Belgeler Ne Diyor, Algı Ne Diyor?
Gelelim şu meşhur "bakteri" haberine. ALPEDO, gecikmeli de olsa, konu hakkında detaylı bir kamuoyu açıklaması yaptı ve iddiaların merkezindeki raporları ve karşı raporları paylaştı. Gelin, bu "raporlar savaşına" analitik bir mercekle bakalım.
İddia (BirGün / KSÜ Raporu):
Haber, Kahramanmaraş Sütçü İmam Üniversitesi'ne (KSÜ) ait bir rapora dayandırılıyor. İddiaya göre, "Alpedo Yazgülü Kakao Sade" ürün partisinde insan sağlığına zararlı Listeria, E.coli ve Koliform bakteriler bulunmuş. Korkunç bir iddia, değil mi? "Halka ne yedirdiniz?" manşeti atmak için bundan daha "lezzetli" bir malzeme olamazdı.
Peki, ALPEDO’nun bu iddiaya karşı sunduğu belgeler ne diyor?
Savunma (ALPEDO / Akredite Raporlar):
Firma, bu iddiaları net bir dille yalanlıyor ve süreci şeffaflıkla paylaşıyor.
1. KSÜ Raporunun Geçersizliği: Şirket, KSÜ laboratuvarındaki analiz sürecinde "soğuk zincirin kırıldığını" ve numunelerin uygun koşullarda muhafaza edilmediğini iddia ediyor. Bu durum, bir dondurma numunesi için hayati bir hatadır ve mikrobiyolojik sonuçları tamamen geçersiz kılar.
2. Ürün Piyasada Yok: Habere konu olan ürün partisinin, tamamen ihracat için üretildiği ve yurt içi piyasaya asla sürülmediği belirtiliyor. Bu, "Halka ne yedirdiniz?" manşetini temelden sarsan bir bilgi.
3. Bakanlık Onaylı Raporlar: Asıl kritik nokta burası. ALPEDO, aynı üretim partisinden alınan şahit numuneleri, T.C. Tarım ve Orman Bakanlığı tarafından yetkilendirilmiş ve uluslararası TÜRKAK akreditasyonuna sahip bağımsız Lotus Analiz Gıda Laboratuvarları'na göndermiş.
Sonuçlar: Bu resmi raporlarda (No: 202513748 ve 202513745) Listeria "Tespit Edilemedi" (Limit: 0/25 g).

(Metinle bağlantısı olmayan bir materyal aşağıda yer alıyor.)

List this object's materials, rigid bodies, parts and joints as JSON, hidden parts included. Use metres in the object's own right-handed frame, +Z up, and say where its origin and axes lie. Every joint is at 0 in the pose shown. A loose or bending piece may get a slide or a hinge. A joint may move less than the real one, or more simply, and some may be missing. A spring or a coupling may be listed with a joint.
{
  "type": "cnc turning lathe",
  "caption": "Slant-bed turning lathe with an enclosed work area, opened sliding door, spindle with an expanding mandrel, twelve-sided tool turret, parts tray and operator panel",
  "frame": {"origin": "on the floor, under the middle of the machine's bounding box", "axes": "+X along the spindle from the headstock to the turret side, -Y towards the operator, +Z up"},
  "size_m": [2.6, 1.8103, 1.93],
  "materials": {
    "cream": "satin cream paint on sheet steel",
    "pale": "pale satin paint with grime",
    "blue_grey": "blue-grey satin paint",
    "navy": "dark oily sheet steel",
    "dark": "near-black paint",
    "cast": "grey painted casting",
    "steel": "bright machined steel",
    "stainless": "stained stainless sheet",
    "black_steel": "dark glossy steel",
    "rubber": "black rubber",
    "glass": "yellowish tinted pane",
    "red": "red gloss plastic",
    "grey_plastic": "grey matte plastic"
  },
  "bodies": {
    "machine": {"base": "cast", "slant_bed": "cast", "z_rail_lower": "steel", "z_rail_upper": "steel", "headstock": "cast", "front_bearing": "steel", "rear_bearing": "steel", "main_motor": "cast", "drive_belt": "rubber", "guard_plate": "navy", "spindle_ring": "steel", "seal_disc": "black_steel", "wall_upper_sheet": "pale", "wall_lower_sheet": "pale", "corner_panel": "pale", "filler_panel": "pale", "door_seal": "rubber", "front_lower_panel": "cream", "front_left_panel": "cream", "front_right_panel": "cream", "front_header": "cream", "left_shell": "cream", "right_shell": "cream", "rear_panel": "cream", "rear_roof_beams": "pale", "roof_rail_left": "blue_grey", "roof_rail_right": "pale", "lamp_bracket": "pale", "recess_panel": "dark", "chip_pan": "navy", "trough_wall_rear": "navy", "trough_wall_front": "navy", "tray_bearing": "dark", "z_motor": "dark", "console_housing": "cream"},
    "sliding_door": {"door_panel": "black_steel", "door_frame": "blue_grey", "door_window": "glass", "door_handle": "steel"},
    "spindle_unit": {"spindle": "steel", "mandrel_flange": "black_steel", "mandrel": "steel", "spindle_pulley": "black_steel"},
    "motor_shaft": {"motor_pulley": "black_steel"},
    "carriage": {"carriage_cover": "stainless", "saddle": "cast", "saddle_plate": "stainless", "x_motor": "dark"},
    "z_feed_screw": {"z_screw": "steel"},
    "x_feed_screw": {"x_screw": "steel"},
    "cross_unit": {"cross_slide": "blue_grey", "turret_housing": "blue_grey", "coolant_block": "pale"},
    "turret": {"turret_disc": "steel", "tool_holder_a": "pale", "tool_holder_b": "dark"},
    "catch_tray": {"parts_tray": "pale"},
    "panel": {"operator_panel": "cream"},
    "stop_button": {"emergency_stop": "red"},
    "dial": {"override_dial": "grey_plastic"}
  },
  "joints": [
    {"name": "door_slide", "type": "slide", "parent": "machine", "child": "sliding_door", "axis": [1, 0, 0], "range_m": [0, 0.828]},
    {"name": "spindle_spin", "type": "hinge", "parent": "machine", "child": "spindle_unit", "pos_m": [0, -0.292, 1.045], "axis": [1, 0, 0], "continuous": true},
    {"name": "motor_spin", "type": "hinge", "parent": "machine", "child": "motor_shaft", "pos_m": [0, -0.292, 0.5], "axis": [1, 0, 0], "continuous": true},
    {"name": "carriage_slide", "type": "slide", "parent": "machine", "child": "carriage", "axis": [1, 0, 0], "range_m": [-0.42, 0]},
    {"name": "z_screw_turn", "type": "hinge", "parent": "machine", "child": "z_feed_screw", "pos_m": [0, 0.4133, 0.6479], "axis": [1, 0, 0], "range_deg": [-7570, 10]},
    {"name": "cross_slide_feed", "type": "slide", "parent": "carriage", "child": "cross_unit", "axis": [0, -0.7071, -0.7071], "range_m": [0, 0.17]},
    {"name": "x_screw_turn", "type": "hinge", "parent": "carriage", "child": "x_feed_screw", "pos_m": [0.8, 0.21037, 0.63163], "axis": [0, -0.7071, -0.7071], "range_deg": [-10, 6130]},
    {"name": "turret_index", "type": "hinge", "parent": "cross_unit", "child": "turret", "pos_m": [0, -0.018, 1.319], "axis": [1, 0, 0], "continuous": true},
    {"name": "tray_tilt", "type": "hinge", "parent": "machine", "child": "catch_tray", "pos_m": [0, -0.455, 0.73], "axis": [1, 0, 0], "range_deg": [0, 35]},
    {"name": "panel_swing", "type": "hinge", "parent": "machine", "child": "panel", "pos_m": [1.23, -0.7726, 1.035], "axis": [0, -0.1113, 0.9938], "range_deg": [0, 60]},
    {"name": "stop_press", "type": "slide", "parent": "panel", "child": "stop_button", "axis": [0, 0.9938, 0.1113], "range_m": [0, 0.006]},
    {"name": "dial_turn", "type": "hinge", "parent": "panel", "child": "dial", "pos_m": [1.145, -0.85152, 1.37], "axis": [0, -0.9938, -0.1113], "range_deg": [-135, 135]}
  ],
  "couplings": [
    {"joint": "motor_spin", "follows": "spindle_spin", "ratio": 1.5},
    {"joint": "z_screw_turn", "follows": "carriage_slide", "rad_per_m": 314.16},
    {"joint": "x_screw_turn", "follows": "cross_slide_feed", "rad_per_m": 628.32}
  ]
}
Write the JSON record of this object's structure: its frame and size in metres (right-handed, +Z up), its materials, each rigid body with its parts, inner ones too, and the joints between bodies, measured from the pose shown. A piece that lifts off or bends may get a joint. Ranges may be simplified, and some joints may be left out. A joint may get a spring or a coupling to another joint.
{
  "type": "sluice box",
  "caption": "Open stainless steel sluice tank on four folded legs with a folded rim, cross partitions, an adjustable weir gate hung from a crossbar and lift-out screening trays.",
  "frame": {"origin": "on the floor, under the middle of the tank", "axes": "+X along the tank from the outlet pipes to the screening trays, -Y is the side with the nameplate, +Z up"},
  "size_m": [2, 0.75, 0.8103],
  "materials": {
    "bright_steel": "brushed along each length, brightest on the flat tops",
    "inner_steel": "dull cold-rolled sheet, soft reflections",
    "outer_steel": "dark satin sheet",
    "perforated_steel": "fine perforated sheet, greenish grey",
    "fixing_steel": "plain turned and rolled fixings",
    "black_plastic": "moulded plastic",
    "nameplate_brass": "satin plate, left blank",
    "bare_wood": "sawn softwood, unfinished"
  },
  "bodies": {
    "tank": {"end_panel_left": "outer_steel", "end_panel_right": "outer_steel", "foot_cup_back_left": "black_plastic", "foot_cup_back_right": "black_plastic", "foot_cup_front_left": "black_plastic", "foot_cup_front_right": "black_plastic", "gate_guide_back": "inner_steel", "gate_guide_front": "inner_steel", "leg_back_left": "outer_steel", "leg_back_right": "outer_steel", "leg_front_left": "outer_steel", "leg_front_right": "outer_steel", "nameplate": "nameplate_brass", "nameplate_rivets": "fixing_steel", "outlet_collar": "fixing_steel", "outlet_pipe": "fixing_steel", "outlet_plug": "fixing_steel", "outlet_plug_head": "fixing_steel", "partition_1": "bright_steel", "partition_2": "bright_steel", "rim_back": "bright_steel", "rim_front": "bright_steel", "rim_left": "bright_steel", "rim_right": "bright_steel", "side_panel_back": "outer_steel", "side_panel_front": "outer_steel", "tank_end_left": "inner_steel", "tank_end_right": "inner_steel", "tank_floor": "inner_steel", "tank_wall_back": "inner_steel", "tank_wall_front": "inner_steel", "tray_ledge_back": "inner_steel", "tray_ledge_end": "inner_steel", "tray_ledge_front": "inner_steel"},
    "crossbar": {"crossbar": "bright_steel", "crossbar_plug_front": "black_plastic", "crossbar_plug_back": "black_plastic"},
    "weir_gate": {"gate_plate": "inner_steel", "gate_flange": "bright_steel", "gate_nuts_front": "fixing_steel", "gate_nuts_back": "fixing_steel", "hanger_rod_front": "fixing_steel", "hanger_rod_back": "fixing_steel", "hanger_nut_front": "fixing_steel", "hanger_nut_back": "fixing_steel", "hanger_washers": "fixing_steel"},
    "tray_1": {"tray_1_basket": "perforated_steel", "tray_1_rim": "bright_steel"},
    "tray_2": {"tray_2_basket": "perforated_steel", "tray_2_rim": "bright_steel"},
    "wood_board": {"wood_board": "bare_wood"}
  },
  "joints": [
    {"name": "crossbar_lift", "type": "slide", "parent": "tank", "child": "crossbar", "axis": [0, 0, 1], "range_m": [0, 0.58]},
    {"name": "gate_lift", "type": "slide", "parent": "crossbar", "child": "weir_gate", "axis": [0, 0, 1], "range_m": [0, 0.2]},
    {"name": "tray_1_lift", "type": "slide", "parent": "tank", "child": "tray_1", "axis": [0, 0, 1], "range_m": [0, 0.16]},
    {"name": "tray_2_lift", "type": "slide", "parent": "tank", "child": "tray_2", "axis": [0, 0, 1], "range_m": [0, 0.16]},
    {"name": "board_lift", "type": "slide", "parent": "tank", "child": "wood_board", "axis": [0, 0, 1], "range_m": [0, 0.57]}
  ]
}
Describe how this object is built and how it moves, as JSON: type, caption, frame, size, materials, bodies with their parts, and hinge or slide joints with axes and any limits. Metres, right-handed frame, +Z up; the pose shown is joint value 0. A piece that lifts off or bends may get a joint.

E.coli ve Koliform bakteri ise "<10 kob/g" olarak raporlanmış, ki bu değer yönetmelikteki en düşük tespit limitinin altında, yani pratikte "yok" anlamına geliyor.
4. Uluslararası Onay: Eğer bu ürünler iddia edildiği gibi zehir saçsaydı, ihraç edildiği ülkenin gümrüğünden geçebilir miydi? ALPEDO, Irak Merkezi Standardizasyon ve Kalite Kontrol Teşkilatı (COSQC) adına denetim yapan Intertek ve New Standard Company'nin 01.11.2025 tarihli raporlarını paylaştı. Sonuç: "Standart spesifikasyonlara uygundur."
Şimdi durup düşünelim.
Bir yanda, soğuk zinciri kırıldığı iddia edilen, üniversiteye ait tek bir rapor.
Diğer yanda, hem T.C. Tarım Bakanlığı onaylı akredite bir laboratuvarın hem de uluslararası denetim kuruluşlarının "temiz" dediği, birbirini teyit eden resmi belgeler silsilesi.
Peki ne oldu dersiniz? KSÜ’nün raporuna dayandırılan haberi yapanlar, bu akredite raporları dikkate aldı mı? Cevap hakkını hiçe sayanlar, iftirayı atıp, markaya bu ağır "itibar suikastını" yapıp kenara çekildi.
Benim derdim ALPEDO'nun avukatlığını yapmak değil. Ben Kahramanmaraş için yazıyorum. Şehrime, şehrimin en büyük markalarından birine atılan bu iftiralara karşı yazıyorum.
Suçlu kimse, kim halkın sağlığıyla oynamışsa, kim bir binanın yapımında usulsüzlük yapmışsa elbette en ağır cezayı çeksin. Adalet bunu gerektirir.
Ancak suçu, Kahramanmaraş’ın üstüne yıkmak, koca bir "Dondurma" markasını algılarla kirletmeye çalışmak, en hafif tabirle onursuzluktur.
Eğer biz, kendi değerlerimize sahip çıkmazsak, bu organize gürültüye karşı belgelerle değil, sessizlikle cevap verirsek, yarınlarda değersizleşen sadece bir marka değil, koskoca bir şehrin itibarı olur. Adaletin tecelli etmesi için sadece mahkeme salonları değil, kamuoyu vicdanı da gerekir. O vicdanı da ancak ve ancak 'gerçek' bilgi inşa edebilir; sansasyonel manşetler değil.